Industrial and logistics were the most invested sector for the first time on record, taking a quarter of all global investment at US$174 billion. 

While industrial and logistics, retail, hotel and senior housing and care all increased their share of total investment in 2023, the office market fell from 25 per cent in 2022 to 22 per cent in 2023, and the living sector share contracted from 30 to 24 per cent.

All sectors recorded an annual decline in total investment in 2023, with senior housing and care (down 28 per cent) seeing the smallest decline.

However, the story was slightly different for private buyers in 2023. 

Living sectors were the most targeted by private capital, followed by industrial and logistics, and offices. 

For HNWIs, offices reclaimed its place as the top sector for investment having trailed living sector investment in 2022. Here, it is likely that HNWIs capitalised on reduced competition, potentially seeking trophy assets in a sector with a less time intensive operational model.

Knight Frank says investors from the US, Canada and Singapore accounted for just under half of all cross-border global commercial real estate investment in 2023.

However, of the top 10 global cross-border capital sources, the only investors to increase investment in 2023 were from UAE and Japan.

For Japanese capital, 2023 was a record year for cross-border investment at US$8 billion, with buyers taking advantage of a significantly lower cost of domestic debt, a slower speed of transactions and a reduced global competition pool.

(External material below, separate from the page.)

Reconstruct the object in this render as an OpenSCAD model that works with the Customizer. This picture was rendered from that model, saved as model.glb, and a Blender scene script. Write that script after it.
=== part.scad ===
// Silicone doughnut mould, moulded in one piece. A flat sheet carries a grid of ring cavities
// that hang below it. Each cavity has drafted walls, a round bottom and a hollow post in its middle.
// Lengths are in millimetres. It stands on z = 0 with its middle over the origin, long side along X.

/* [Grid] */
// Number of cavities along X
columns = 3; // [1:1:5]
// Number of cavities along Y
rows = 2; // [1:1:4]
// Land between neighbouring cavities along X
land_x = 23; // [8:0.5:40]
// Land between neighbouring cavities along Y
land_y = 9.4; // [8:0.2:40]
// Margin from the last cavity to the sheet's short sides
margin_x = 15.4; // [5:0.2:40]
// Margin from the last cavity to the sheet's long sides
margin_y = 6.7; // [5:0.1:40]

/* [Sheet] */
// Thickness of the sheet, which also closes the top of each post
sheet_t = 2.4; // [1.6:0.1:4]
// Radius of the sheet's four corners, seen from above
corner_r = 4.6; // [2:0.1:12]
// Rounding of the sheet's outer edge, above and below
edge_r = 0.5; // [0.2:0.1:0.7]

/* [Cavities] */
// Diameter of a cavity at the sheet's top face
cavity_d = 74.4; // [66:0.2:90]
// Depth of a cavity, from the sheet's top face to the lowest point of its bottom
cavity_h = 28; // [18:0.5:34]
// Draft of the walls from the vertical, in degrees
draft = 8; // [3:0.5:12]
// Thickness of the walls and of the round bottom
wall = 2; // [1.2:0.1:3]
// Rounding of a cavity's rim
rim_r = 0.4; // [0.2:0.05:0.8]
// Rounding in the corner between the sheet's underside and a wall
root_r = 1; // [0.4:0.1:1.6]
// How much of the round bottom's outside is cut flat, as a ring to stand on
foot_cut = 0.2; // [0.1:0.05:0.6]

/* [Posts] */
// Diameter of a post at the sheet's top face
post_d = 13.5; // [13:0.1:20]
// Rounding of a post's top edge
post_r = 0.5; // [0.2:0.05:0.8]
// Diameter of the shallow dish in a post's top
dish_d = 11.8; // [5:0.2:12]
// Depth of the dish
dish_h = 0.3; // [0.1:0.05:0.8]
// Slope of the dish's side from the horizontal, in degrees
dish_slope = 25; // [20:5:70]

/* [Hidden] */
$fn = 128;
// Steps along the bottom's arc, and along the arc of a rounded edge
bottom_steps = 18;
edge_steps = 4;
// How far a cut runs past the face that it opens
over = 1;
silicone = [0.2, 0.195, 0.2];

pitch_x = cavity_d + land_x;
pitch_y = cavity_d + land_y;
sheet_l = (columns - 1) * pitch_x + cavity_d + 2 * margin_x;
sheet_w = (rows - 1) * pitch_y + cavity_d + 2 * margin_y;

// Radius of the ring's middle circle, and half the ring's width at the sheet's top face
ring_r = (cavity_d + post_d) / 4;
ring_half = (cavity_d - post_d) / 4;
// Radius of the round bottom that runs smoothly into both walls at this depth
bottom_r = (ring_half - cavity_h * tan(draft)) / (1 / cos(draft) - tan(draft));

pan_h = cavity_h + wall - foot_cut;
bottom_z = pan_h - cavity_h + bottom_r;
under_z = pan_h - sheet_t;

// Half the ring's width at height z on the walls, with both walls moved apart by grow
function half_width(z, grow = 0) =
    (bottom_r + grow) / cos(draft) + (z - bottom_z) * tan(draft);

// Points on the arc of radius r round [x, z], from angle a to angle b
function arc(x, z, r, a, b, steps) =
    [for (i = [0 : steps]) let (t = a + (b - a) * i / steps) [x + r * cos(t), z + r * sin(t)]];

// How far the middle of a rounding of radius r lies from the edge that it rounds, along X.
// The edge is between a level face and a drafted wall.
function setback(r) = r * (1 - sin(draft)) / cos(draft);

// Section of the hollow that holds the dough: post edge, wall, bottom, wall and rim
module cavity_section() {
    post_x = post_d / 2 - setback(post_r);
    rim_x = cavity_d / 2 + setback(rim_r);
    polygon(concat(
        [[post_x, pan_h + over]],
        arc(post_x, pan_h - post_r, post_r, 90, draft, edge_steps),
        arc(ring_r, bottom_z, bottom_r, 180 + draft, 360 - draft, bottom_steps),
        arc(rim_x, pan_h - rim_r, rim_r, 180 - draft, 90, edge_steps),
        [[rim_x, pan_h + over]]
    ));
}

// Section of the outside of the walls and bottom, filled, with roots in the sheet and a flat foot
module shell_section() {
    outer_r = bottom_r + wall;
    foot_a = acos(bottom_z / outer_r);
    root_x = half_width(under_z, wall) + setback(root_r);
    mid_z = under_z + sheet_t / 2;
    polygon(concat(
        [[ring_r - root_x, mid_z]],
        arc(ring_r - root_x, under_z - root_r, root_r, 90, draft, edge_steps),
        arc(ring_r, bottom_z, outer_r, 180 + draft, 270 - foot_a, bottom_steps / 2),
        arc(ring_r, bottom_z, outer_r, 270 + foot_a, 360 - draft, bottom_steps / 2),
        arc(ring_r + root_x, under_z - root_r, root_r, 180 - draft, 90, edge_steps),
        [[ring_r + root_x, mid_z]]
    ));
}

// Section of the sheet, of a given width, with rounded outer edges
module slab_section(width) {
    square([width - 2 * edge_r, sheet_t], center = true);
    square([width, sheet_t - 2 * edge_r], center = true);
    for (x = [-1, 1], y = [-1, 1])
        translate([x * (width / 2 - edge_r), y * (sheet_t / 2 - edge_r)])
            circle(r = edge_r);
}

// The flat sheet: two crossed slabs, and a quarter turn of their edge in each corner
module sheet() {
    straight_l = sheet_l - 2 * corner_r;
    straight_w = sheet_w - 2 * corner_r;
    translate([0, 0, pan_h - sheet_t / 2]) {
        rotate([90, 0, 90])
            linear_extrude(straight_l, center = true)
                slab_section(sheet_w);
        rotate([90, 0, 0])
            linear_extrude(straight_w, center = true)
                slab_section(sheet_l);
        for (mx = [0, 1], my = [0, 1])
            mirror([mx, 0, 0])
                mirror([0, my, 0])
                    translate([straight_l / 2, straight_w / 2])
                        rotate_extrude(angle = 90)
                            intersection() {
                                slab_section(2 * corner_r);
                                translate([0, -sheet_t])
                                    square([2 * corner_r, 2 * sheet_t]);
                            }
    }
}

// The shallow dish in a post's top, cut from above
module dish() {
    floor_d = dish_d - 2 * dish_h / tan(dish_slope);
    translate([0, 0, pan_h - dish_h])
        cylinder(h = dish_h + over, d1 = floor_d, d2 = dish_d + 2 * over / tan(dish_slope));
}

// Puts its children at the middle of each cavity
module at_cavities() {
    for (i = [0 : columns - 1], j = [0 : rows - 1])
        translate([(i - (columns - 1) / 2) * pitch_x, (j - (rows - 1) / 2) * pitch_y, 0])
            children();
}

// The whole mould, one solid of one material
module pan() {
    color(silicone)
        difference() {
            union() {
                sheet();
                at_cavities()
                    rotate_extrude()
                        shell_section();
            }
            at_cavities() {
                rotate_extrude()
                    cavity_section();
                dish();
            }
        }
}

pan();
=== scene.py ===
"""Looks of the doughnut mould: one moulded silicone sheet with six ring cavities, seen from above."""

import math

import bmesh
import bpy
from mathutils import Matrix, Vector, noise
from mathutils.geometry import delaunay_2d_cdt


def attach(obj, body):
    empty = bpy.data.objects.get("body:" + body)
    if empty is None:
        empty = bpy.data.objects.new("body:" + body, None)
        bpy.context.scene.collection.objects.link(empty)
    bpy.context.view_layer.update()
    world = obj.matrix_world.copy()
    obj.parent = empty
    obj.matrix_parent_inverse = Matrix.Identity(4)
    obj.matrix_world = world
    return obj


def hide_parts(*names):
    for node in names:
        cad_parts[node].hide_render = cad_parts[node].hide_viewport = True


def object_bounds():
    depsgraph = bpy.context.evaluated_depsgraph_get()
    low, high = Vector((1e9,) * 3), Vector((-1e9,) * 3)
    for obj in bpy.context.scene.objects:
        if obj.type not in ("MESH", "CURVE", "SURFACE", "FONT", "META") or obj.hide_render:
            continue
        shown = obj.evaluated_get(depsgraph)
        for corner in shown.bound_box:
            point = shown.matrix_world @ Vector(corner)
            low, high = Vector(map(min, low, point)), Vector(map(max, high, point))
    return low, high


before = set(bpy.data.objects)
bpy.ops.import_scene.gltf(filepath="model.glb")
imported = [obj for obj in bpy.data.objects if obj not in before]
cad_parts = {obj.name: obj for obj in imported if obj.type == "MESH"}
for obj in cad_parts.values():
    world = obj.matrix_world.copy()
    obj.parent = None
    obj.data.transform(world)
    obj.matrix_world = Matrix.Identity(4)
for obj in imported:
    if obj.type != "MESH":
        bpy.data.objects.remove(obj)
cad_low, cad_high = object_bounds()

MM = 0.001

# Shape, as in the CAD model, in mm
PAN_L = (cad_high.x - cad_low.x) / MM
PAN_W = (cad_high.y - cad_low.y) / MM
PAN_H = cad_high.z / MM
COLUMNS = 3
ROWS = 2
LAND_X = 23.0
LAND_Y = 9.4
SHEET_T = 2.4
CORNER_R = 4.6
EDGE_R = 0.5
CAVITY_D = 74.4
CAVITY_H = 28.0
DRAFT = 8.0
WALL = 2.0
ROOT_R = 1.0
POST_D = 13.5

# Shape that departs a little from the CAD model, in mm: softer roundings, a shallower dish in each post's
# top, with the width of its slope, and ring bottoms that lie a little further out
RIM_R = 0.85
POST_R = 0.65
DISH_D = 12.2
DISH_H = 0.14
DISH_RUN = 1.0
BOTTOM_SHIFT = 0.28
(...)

In fact, Japanese investors were the fifth largest source of cross-border capital in 2023, their first ever appearance in the top 10.

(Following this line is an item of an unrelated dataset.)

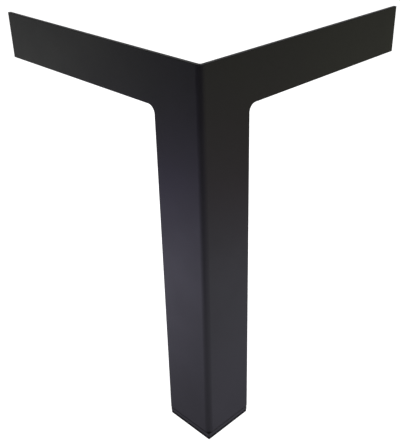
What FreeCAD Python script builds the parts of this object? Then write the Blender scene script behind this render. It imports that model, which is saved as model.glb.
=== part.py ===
import FreeCAD, Part
import math
import os

# A corner leg for a table: two arms at a right angle over a square leg. Lengths are in millimetres.
# The origin is the centre of the foot's underside, +Z is up, and the arms point along +X and +Y.

# Overall form
LEG_HEIGHT = 410.0  # floor to the top edge of the arms
LEG_WIDTH = 60.0  # outside of the square leg
ARM_REACH = 290.0  # outer corner to the end of an arm
ARM_HEIGHT = 48.0  # depth of an arm's face

# Folded sheet
SHEET = 4.0  # thickness of the folded sheet
BEND_RADIUS = 2.0  # inside radius of each fold
NOTCH_RADIUS = 8.0  # where an arm's lower edge runs into the leg
EDGE_ROUND = 0.5  # rounding that deburring and the coat leave on an edge

# Foot
FOOT_THICKNESS = 5.0  # plate welded under the leg
FOOT_CORNER_RADIUS = 1.2
FOOT_TOP_ROUND = 1.0  # rounding of its upper edge, which draws the joint line
PAD_THICKNESS = 3.5  # glide pad under the foot plate
PAD_INSET = 0.3  # how far the pad stays inside the foot plate
PAD_CORNER_RADIUS = 1.0

# Mounting plate between the arms
PLATE_THICKNESS = 4.0
PLATE_LIFT = 5.0  # its underside above the arms' lower edge, where the weld lies
PLATE_TAIL = 74.0  # how far it runs along an arm beyond the leg
PLATE_END_WIDTH = 36.0  # its width at the end of an arm's tail
PLATE_CORNER_CUT = 5.0  # cut corner that clears the fold and lets the coat drain
PLATE_CORNER_RADIUS = 4.0  # rounding of its free corners
SCREW_HOLE = 5.5  # for 5 mm wood screws
SCREW_SETBACK = 16.0  # screw line to the arm's inner face
SCREW_SIDE_MARGIN = 22.0  # first hole to the side of the leg
SCREW_END_MARGIN = 14.0  # last hole to the end of the plate
VENT_HOLE = 10.0  # vents the closed leg through the mounting plate

# Weld runs on the hidden side
WELD_LEG = 3.5  # leg of the fillet weld
WELD_CROWN = 0.56  # height of its crown, as a share of the leg: 0.5 would be flat
STITCH_COUNT = 2  # stitches along each arm
STITCH_LENGTH = 22.0
WELD_END_GAP = 6.0  # where the run round the leg stops short of the arms

# Worked out from the sizes above
HALF = LEG_WIDTH / 2
BEND_OUTER = BEND_RADIUS + SHEET
FOOT_BOTTOM = PAD_THICKNESS
SHEET_BOTTOM = PAD_THICKNESS + FOOT_THICKNESS
ARM_BOTTOM = LEG_HEIGHT - ARM_HEIGHT
PLATE_BOTTOM = ARM_BOTTOM + PLATE_LIFT
INNER_FACE = SHEET - HALF  # inner face of an arm, in x or in y
PLATE_END = HALF + PLATE_TAIL
SCREW_LINE = INNER_FACE + SCREW_SETBACK
DIAGONAL = math.sqrt(0.5)
BEYOND = 1.0  # how far a cutter runs past what it cuts
NEAR = 0.01  # closer than this counts as the same place


def vec(x, y, z=0.0):
    return FreeCAD.Vector(x, y, z)


def line(start, end):
    return Part.LineSegment(start, end).toShape()


def arc(start, middle, end):
    return Part.Arc(start, middle, end).toShape()


def prism(edges, direction):
    """A solid from a closed outline, carried along a direction."""
    return Part.Face(Part.Wire(edges)).extrude(direction)


def across_diagonal(shape):
    """The same shape on the other arm: x and y change places."""
    return shape.mirror(vec(0, 0), vec(1, -1))


def save(name, shape):
    if not shape.isValid():
        raise ValueError(name + " isn't a valid shape")
    shape.exportStep("parts/" + name + ".step")


def folded_angle(reach, bottom, top):
    """A sheet folded once: outer corner on the Z axis, a leg along +X and one along +Y."""
    outer = BEND_OUTER - BEND_OUTER * DIAGONAL
    inner = BEND_OUTER - BEND_RADIUS * DIAGONAL
    outline = [
        line(vec(BEND_OUTER, 0), vec(reach, 0)),
        line(vec(reach, 0), vec(reach, SHEET)),
        line(vec(reach, SHEET), vec(BEND_OUTER, SHEET)),
        arc(vec(BEND_OUTER, SHEET), vec(inner, inner), vec(SHEET, BEND_OUTER)),
        line(vec(SHEET, BEND_OUTER), vec(SHEET, reach)),
        line(vec(SHEET, reach), vec(0, reach)),
        line(vec(0, reach), vec(0, BEND_OUTER)),
        arc(vec(0, BEND_OUTER), vec(outer, outer), vec(BEND_OUTER, 0)),
    ]
    angle = prism(outline, vec(0, 0, top - bottom))
    angle.translate(vec(0, 0, bottom))
    return angle


def notch():
    """What is cut out of the blank under the +X arm, with the rounded inner corner."""
    low = SHEET_BOTTOM - BEYOND
    far = ARM_REACH + BEYOND
    side = LEG_WIDTH
    corner = NOTCH_RADIUS * (1 - DIAGONAL)
    outline = [
        line(vec(side, -BEYOND, low), vec(side, -BEYOND, ARM_BOTTOM - NOTCH_RADIUS)),
        arc(
            vec(side, -BEYOND, ARM_BOTTOM - NOTCH_RADIUS),
            vec(side + corner, -BEYOND, ARM_BOTTOM - corner),
            vec(side + NOTCH_RADIUS, -BEYOND, ARM_BOTTOM),
        ),
        line(vec(side + NOTCH_RADIUS, -BEYOND, ARM_BOTTOM), vec(far, -BEYOND, ARM_BOTTOM)),
        line(vec(far, -BEYOND, ARM_BOTTOM), vec(far, -BEYOND, low)),
        line(vec(far, -BEYOND, low), vec(side, -BEYOND, low)),
    ]
    return prism(outline, vec(0, SHEET + 2 * BEYOND, 0))


def edges_where(shape, test):
    return [edge for edge in shape.Edges if test(edge)]


def middle_of(edge):
    return edge.valueAt((edge.FirstParameter + edge.LastParameter) / 2)


def on_blank_outline(edge):
    """True for the outer face's border: not for the lines where a flat runs into the fold."""
    middle = middle_of(edge)
    across = min(middle.x, middle.y)
    along = max(middle.x, middle.y)
    bend_line = across < NEAR and along < BEND_OUTER + NEAR
    on_flat = across < NEAR and not bend_line
    on_fold = along < BEND_OUTER * (1 - DIAGONAL) + NEAR
    return on_flat or on_fold


def on_top_inside(edge):
    """True for the inner edge along the top of both arms and round the fold."""
    middle = middle_of(edge)
    return middle.z > LEG_HEIGHT - NEAR and min(middle.x, middle.y) > SHEET - NEAR


def corner_sheet():
    """Both arms and the two outer faces of the leg: one T-shaped blank, folded along its middle."""
    sheet = folded_angle(ARM_REACH, SHEET_BOTTOM, LEG_HEIGHT)
    sheet = sheet.cut(notch()).cut(across_diagonal(notch())).removeSplitter()
    rounded = edges_where(sheet, lambda edge: on_blank_outline(edge) or on_top_inside(edge))
    sheet = sheet.makeFillet(EDGE_ROUND, rounded)
    sheet.translate(vec(-HALF, -HALF))
    return sheet


def rear_angle():
    """Closes the leg behind the two outer faces, up to the mounting plate, and sits inside them."""
    angle = folded_angle(LEG_WIDTH - SHEET, SHEET_BOTTOM, PLATE_BOTTOM)
    angle.rotate(vec(0, 0), vec(0, 0, 1), 180)
    angle.translate(vec(HALF, HALF))
    return angle


def square_slab(width, thickness, corner_radius, bottom):
    """A flat square with rounded upright corners, centred on the Z axis."""
    slab = Part.makeBox(width, width, thickness, vec(-width / 2, -width / 2, bottom))
    upright = edges_where(slab, lambda edge: edge.BoundBox.ZLength > thickness / 2)
    return slab.makeFillet(corner_radius, upright)


def round_hole(x, y, diameter, bottom, thickness):
    return Part.makeCylinder(diameter / 2, thickness + 2 * BEYOND, vec(x, y, bottom - BEYOND))


def foot_plate():
    plate = square_slab(LEG_WIDTH, FOOT_THICKNESS, FOOT_CORNER_RADIUS, FOOT_BOTTOM)
    upper = edges_where(plate, lambda edge: edge.BoundBox.ZMin > SHEET_BOTTOM - NEAR)
    plate = plate.makeFillet(FOOT_TOP_ROUND, upper)
    lower = edges_where(plate, lambda edge: edge.BoundBox.ZMax < FOOT_BOTTOM + NEAR)
    return plate.makeFillet(EDGE_ROUND, lower)


def glide_pad():
    pad = square_slab(LEG_WIDTH - 2 * PAD_INSET, PAD_THICKNESS, PAD_CORNER_RADIUS, 0.0)
    under = edges_where(pad, lambda edge: edge.BoundBox.ZMax < NEAR)
    return pad.makeFillet(EDGE_ROUND, under)


def screw_places():
    """Hole centres in the +X arm's row: from beside the leg to near the end of the plate."""
    return [HALF + SCREW_SIDE_MARGIN, PLATE_END - SCREW_END_MARGIN]


def mounting_plate():
    """A five-sided plate with a cut corner: it closes the leg's top and carries the screw holes."""
    near = INNER_FACE
    wide = INNER_FACE + PLATE_END_WIDTH
    cut = near + PLATE_CORNER_CUT
    points = [(cut, near), (PLATE_END, near), (PLATE_END, wide), (wide, PLATE_END), (near, PLATE_END), (near, cut)]
    corners = [vec(x, y, PLATE_BOTTOM) for x, y in points]
    outline = [line(a, b) for a, b in zip(corners, corners[1:] + corners[:1])]
    plate = prism(outline, vec(0, 0, PLATE_THICKNESS))
    free = edges_where(
        plate,
        lambda edge: edge.BoundBox.ZLength > PLATE_THICKNESS / 2
        and max(edge.BoundBox.XMax, edge.BoundBox.YMax) > PLATE_END - BEYOND,
    )
    plate = plate.makeFillet(PLATE_CORNER_RADIUS, free)
    for along in screw_places():
        plate = plate.cut(round_hole(along, SCREW_LINE, SCREW_HOLE, PLATE_BOTTOM, PLATE_THICKNESS))
        plate = plate.cut(round_hole(SCREW_LINE, along, SCREW_HOLE, PLATE_BOTTOM, PLATE_THICKNESS))
    return plate.cut(round_hole(0, 0, VENT_HOLE, PLATE_BOTTOM, PLATE_THICKNESS))


def weld_section(root, out):
    """The closed outline of a fillet weld: along the plate's underside, down the wall, crowned between."""
    tip = root + out * WELD_LEG
    toe = root - vec(0, 0, WELD_LEG)
    crown = root + (out - vec(0, 0, 1)) * (WELD_CROWN * WELD_LEG)
    return [line(root, tip), arc(tip, crown, toe), line(toe, root)]


def arm_stitches():
    """Stitch welds under the mounting plate, along one arm's inner face."""
    step = PLATE_TAIL / STITCH_COUNT
    stitches = []
    for count in range(STITCH_COUNT):
        start = HALF + step * (count + 0.5) - STITCH_LENGTH / 2
        root = vec(start, INNER_FACE, PLATE_BOTTOM)
        stitches.append(prism(weld_section(root, vec(0, 1)), vec(STITCH_LENGTH, 0, 0)))
    return stitches


def arm_welds():
    stitches = arm_stitches()
    return Part.Compound(stitches + [across_diagonal(stitch) for stitch in stitches])


def leg_weld():
    """One run under the mounting plate, round the outside of the rear angle."""
    start = INNER_FACE + WELD_END_GAP
    bend = HALF - BEND_OUTER
    middle = bend + BEND_OUTER * DIAGONAL
    path = Part.Wire([
        line(vec(HALF, start, PLATE_BOTTOM), vec(HALF, bend, PLATE_BOTTOM)),
        arc(vec(HALF, bend, PLATE_BOTTOM), vec(middle, middle, PLATE_BOTTOM), vec(bend, HALF, PLATE_BOTTOM)),
        line(vec(bend, HALF, PLATE_BOTTOM), vec(start, HALF, PLATE_BOTTOM)),
    ])
    section = Part.Wire(weld_section(vec(HALF, start, PLATE_BOTTOM), vec(1, 0)))
    return path.makePipeShell([section], True, False)


def main():
    os.makedirs("parts", exist_ok=True)
    save("corner_sheet", corner_sheet())
    save("rear_angle", rear_angle())
    save("foot_plate", foot_plate())
    save("glide_pad", glide_pad())
    save("mounting_plate", mounting_plate())
    save("arm_welds", arm_welds())
    save("leg_weld", leg_weld())


main()
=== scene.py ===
import math

import bpy
import numpy as np
from mathutils import Matrix, Vector


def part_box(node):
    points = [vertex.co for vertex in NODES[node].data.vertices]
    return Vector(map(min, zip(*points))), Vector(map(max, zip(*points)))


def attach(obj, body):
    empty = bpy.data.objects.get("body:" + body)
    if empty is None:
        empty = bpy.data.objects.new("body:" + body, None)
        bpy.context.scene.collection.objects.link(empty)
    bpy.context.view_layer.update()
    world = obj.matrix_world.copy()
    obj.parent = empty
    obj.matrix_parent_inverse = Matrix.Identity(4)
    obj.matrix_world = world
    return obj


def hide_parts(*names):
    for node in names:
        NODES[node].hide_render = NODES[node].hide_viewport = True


bl_info = {
    "name": "Square Table Leg Finish",
    "version": (1, 0, 0),
    "blender": (4, 5, 0),
    "location": "View3D > Sidebar > Table Leg",
    "description": "Powder coat, weld runs, glide pad and studio for a folded steel corner leg",
    "category": "Object",
}

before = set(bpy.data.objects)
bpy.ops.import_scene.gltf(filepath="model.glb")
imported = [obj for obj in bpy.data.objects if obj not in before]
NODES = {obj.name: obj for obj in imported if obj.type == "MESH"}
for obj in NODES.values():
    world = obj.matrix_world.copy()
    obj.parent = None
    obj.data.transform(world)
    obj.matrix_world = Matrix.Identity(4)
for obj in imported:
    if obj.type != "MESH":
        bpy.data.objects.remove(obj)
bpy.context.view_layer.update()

# Places read from the frame, in metres
PLATE_LOW, PLATE_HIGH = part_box("mounting_plate")
LEG_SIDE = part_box("rear_angle")[1].x
LEG_RUN_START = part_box("leg_weld")[0].x
INNER_FACE = PLATE_LOW.x
UNDERSIDE = PLATE_LOW.z
WELD_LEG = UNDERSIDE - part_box("arm_welds")[0].z

# Sizes of the part's source that the frame doesn't hold, lengths in metres
BEND_OUTER = 0.006
STITCH_COUNT = 2
STITCH_LENGTH = 0.022

# Form of a weld run. The crown is the place of the face's middle as a share of the leg, 0.5 if flat.
# A wobble is its share of the leg, its wavelength over two pi in metres and its phase
WELD_CROWN = 0.56
WELD_FACE_POINTS = 11
WELD_END_SHARE = 0.12
SLOW_WOBBLE = (0.035, 0.0061, 0.7)
QUICK_WOBBLE = (0.025, 0.0023, 2.1)
RIPPLE_BEND = 1.1
RIPPLE_STEEPNESS = 0.6
POINTS_A_RIPPLE = 9

# Coat: the noise values between which clouds and flecks set in, the most that a fleck thins the
# powder, the roughness that one unit of each adds, and the grain's share in the height
CLOUD_EDGES = (0.32, 0.68)
FLECK_EDGES = (0.35, 0.75)
FLECK_THINNING = 0.35
CLOUD_ROUGHNESS = 0.06
FLECK_ROUGHNESS = 0.12
GRAIN_SHARE = 0.35
COAT_IOR = 1.5

# Rubber: scales of its dimples, grain and smudges per metre, the depth of its surface in metres, the
# noise values between which smudges set in, and what they do to the roughness and the tone
RUBBER_PEEL_SCALE = 900.0
RUBBER_GRAIN_SCALE = 3000.0
RUBBER_SMUDGE_SCALE = 120.0
RUBBER_DEPTH = 0.00004
SMUDGE_EDGES = (0.3, 0.7)
SMUDGE_ROUGHNESS = 0.08
SMUDGE_TONE_EDGES = (0.35, 0.7)
SMUDGE_TONE = 1.5
RUBBER_IOR = 1.3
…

Investors from France were the largest source of private cross-border capital in 2023, with US$3.1 billion invested. Private French capital mainly targeted European assets in 2024, particularly in Germany, Spain, Italy and the UK.

Investors from the US dropped from pole position in 2022 to sixth in the top 10 sources of private cross-border capital in 2023, with investment moderating down 72 per cent year on year to US$1.3 billion.

Meanwhile, cross-border capital from Spain was the largest source of HNWI investment in 2023, targeting commercial real estate in the US, Ireland, the Netherlands and the UK.

London was the top city destination for total cross-border investment in 2023, with US$7.6 billion invested. However, New York was at the top of the list for overseas private capital, surpassing London for the first time since 2016. For HNWIs, the 2023 target list looked slightly different, with Singapore, Berlin and Dublin the most invested urban centres.

For the first time in four years, a new sector has topped the investor wish list. 

The living sectors are the most in demand in 2024, with 14 per cent of respondents to Knight Frank’s Attitudes Survey looking to target the asset class. Interest is strongest in Europe, the Middle East, North America and Asia.

Healthcare is not far behind, attracting 13 per cent of respondents. However, intentions do not necessarily equate to transactions, due to factors including availability of stock, market size and competition.

For HNWIs, the traditional sectors, including offices, retail and hotels, have usually been the most transacted over the past 10 years.